A blog dedicated to philosophy, history, politics, literature
Tuesday, 12 January 2021
Kant’s Moral Theory: Deontology and Autonomy
Immanuel Kant grounds his moral theory in deontology, but he is not preaching subservience to the commandments. He talks about autonomy, but he is not preaching the anarchist type of total freedom. In Kant’s moral philosophy, deontology and autonomy go together. He holds that it is your duty to obey the moral law (categorical imperative) only if you have the autonomy to be the author of that categorical imperative. Once you have authored the categorical imperative (accepted it) as the right way, it becomes your duty to obey.
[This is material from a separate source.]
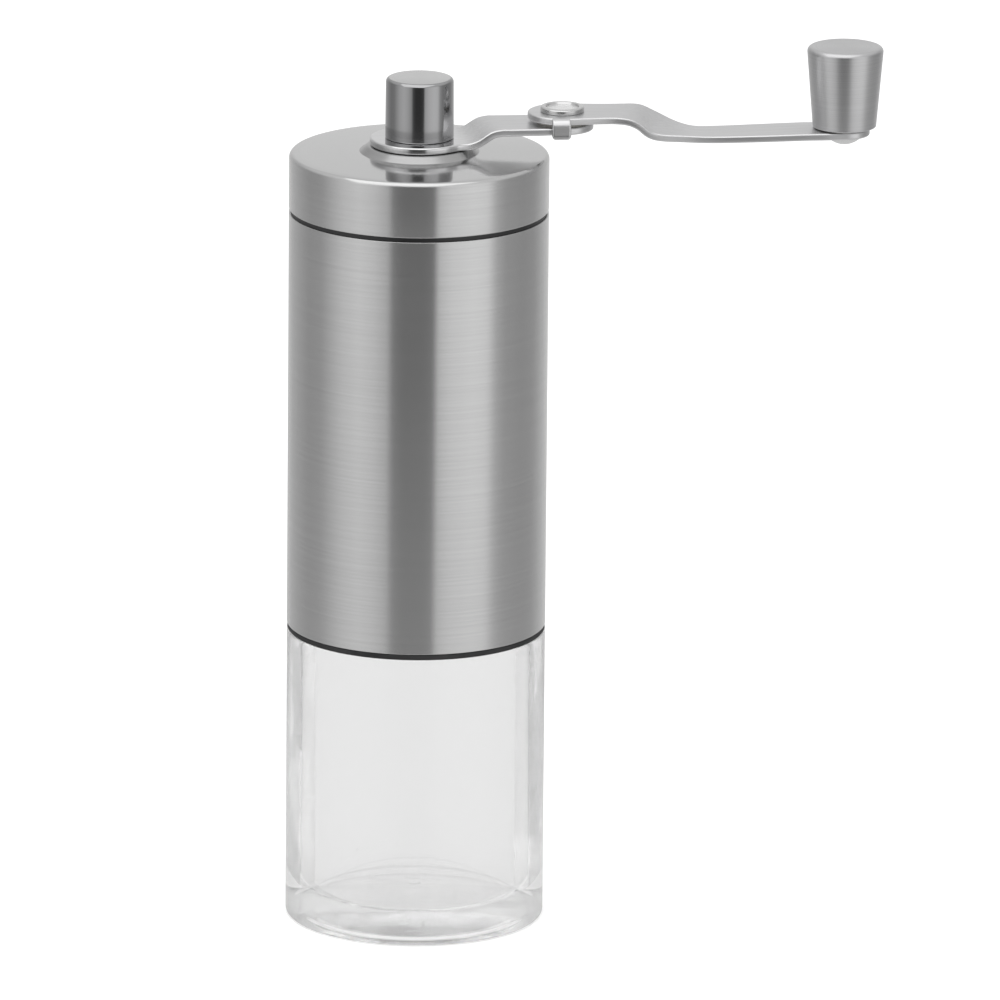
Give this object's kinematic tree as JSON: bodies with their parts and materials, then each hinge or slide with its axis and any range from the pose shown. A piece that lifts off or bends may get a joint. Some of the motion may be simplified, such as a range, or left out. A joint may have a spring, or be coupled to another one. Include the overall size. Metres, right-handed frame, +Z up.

The man who adheres to a categorical imperative, does it because it is a categorical imperative of his own choice. In the Groundwork to the Metaphysics of Morals, Kant writes: “The dignity of man consists precisely in his capacity to make universal law, although only on condition of being himself also subject to the law he makes.” Kant holds that when we choose our own categorical imperative, we make the choice not as individuals but as rational beings, or the men who participate in, what Kant calls, “Pure practical reason”—the will to act with autonomy (independently) is the same as the will to act in accordance to the categorical imperative. This ensures that all rational people opt for the same categorical imperative and the society enjoys the benefit of a common code of morality.